#### DATA FOR THE TASK
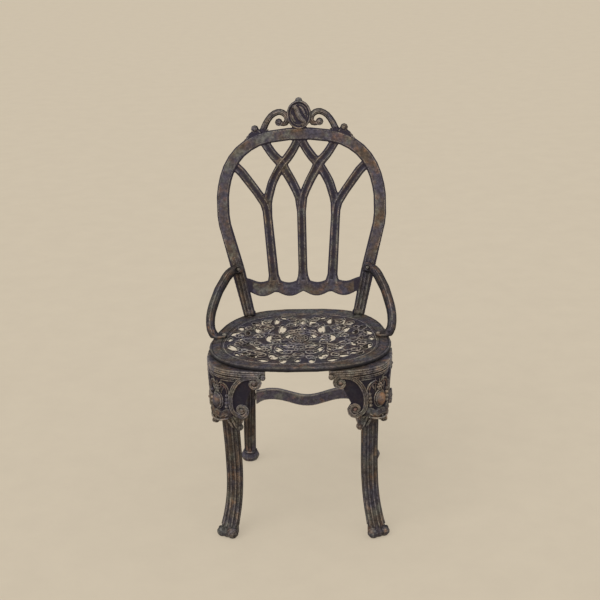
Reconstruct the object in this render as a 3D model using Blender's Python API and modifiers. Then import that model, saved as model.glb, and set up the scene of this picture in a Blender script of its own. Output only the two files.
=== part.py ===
"""Cast iron garden chair, in metres, +Z up, front towards -Y.

The chair is a set of iron castings bolted together: a pierced seat, a hooped back filled with
interlaced arches, two short arms, two cabriole front legs, two sabre rear legs and a waved rail
between the rear legs. Every left-hand piece is the mirror image of its right-hand twin.
"""
import math

import bmesh
import bpy
from mathutils import Matrix, Vector

# Fits between castings
FIT = 0.0003
HOLE_FIT = 0.0003
WELD = 0.00001
FLAT_ANGLE = math.radians(4.5)

# Seat
SEAT_TOP = 0.4135
SEAT_Y = -0.0551
SEAT_HALF_WIDTH = 0.203
SEAT_FRONT_REACH = 0.165
SEAT_REAR_REACH = 0.223
SEAT_REAR_TAPER = 0.12
FRONT_ROUNDNESS = 2.4
REAR_ROUNDNESS = 3.0
RIM_WIDTH = 0.030
RIM_REAR_WIDTH = 0.042
RIM_THICKNESS = 0.009
FIELD_THICKNESS = 0.0035
FIELD_DROP = 0.0017
RIM_LAP = 0.005
BOSS_SETBACK = 0.015
BOSS_WIDTH = 0.032
BOSS_LENGTH = 0.044
BOSS_RIB = 0.0035

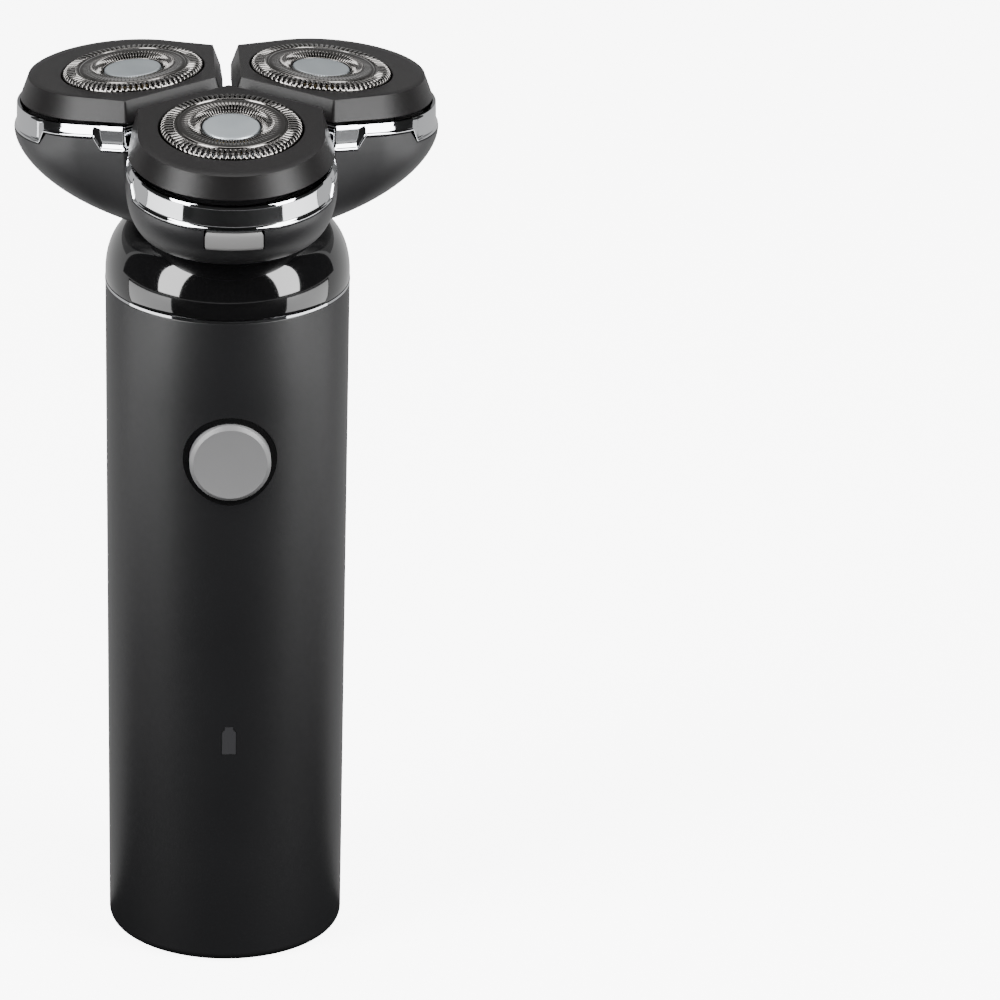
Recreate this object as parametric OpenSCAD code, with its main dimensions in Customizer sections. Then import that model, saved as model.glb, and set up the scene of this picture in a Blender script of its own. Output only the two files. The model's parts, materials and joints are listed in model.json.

#### AIM OF THE TASK
Extract the data in full. Keep it word for word.

#### THE OUTPUT
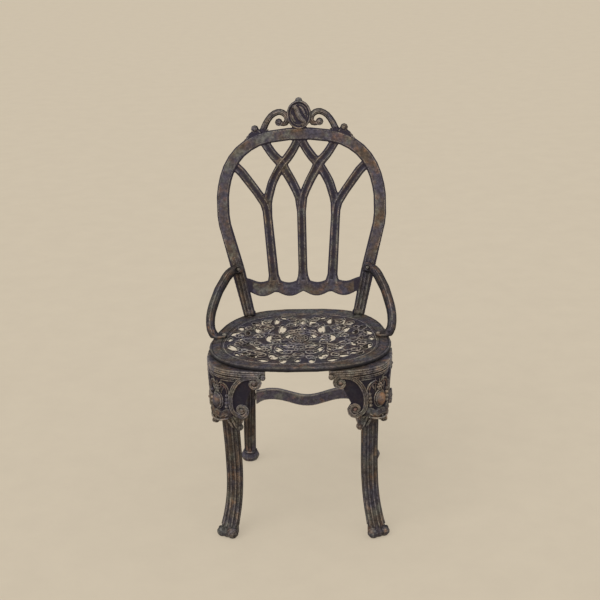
Reconstruct the object in this render as a 3D model using Blender's Python API and modifiers. Then import that model, saved as model.glb, and set up the scene of this picture in a Blender script of its own. Output only the two files.
=== part.py ===
"""Cast iron garden chair, in metres, +Z up, front towards -Y.

The chair is a set of iron castings bolted together: a pierced seat, a hooped back filled with
interlaced arches, two short arms, two cabriole front legs, two sabre rear legs and a waved rail
between the rear legs. Every left-hand piece is the mirror image of its right-hand twin.
"""
import math

import bmesh
import bpy
from mathutils import Matrix, Vector

# Fits between castings
FIT = 0.0003
HOLE_FIT = 0.0003
WELD = 0.00001
FLAT_ANGLE = math.radians(4.5)

# Seat
SEAT_TOP = 0.4135
SEAT_Y = -0.0551
SEAT_HALF_WIDTH = 0.203
SEAT_FRONT_REACH = 0.165
SEAT_REAR_REACH = 0.223
SEAT_REAR_TAPER = 0.12
FRONT_ROUNDNESS = 2.4
REAR_ROUNDNESS = 3.0
RIM_WIDTH = 0.030
RIM_REAR_WIDTH = 0.042
RIM_THICKNESS = 0.009
FIELD_THICKNESS = 0.0035
FIELD_DROP = 0.0017
RIM_LAP = 0.005
BOSS_SETBACK = 0.015
BOSS_WIDTH = 0.032
BOSS_LENGTH = 0.044
BOSS_RIB = 0.0035

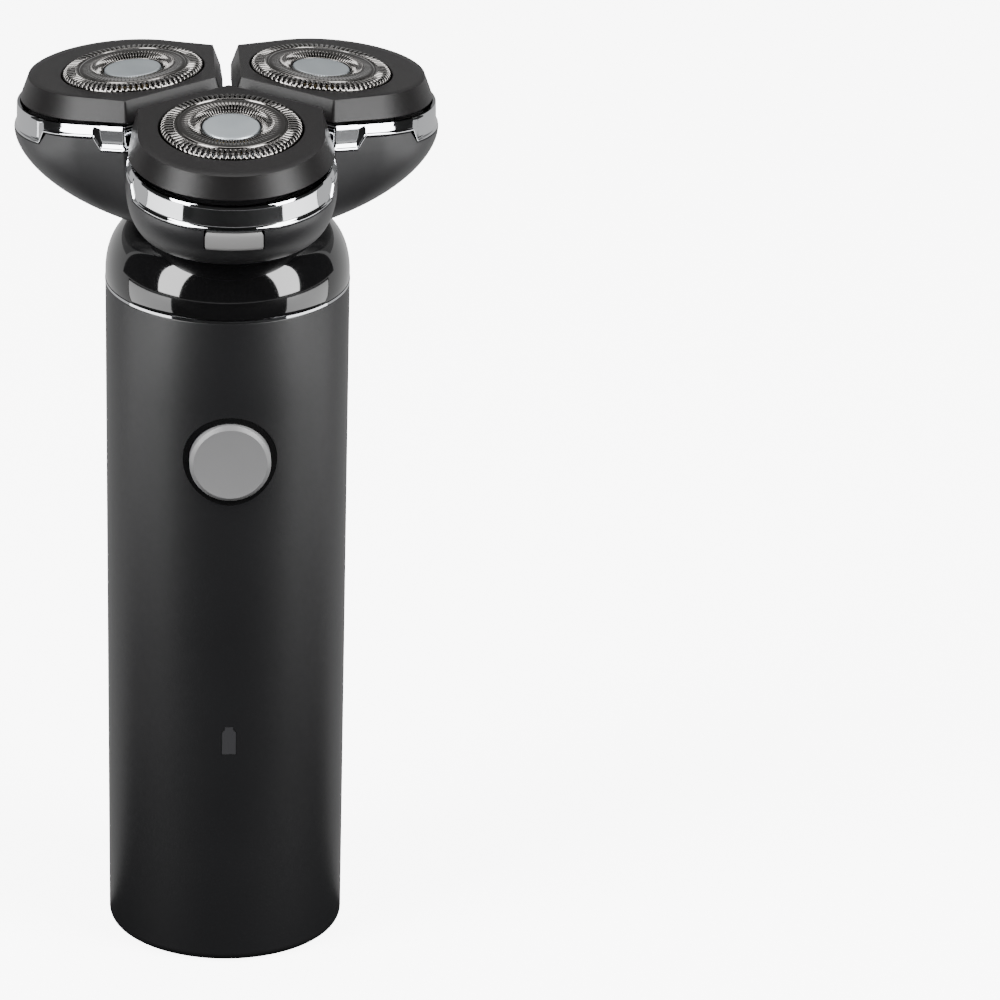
Recreate this object as parametric OpenSCAD code, with its main dimensions in Customizer sections. Then import that model, saved as model.glb, and set up the scene of this picture in a Blender script of its own. Output only the two files. The model's parts, materials and joints are listed in model.json.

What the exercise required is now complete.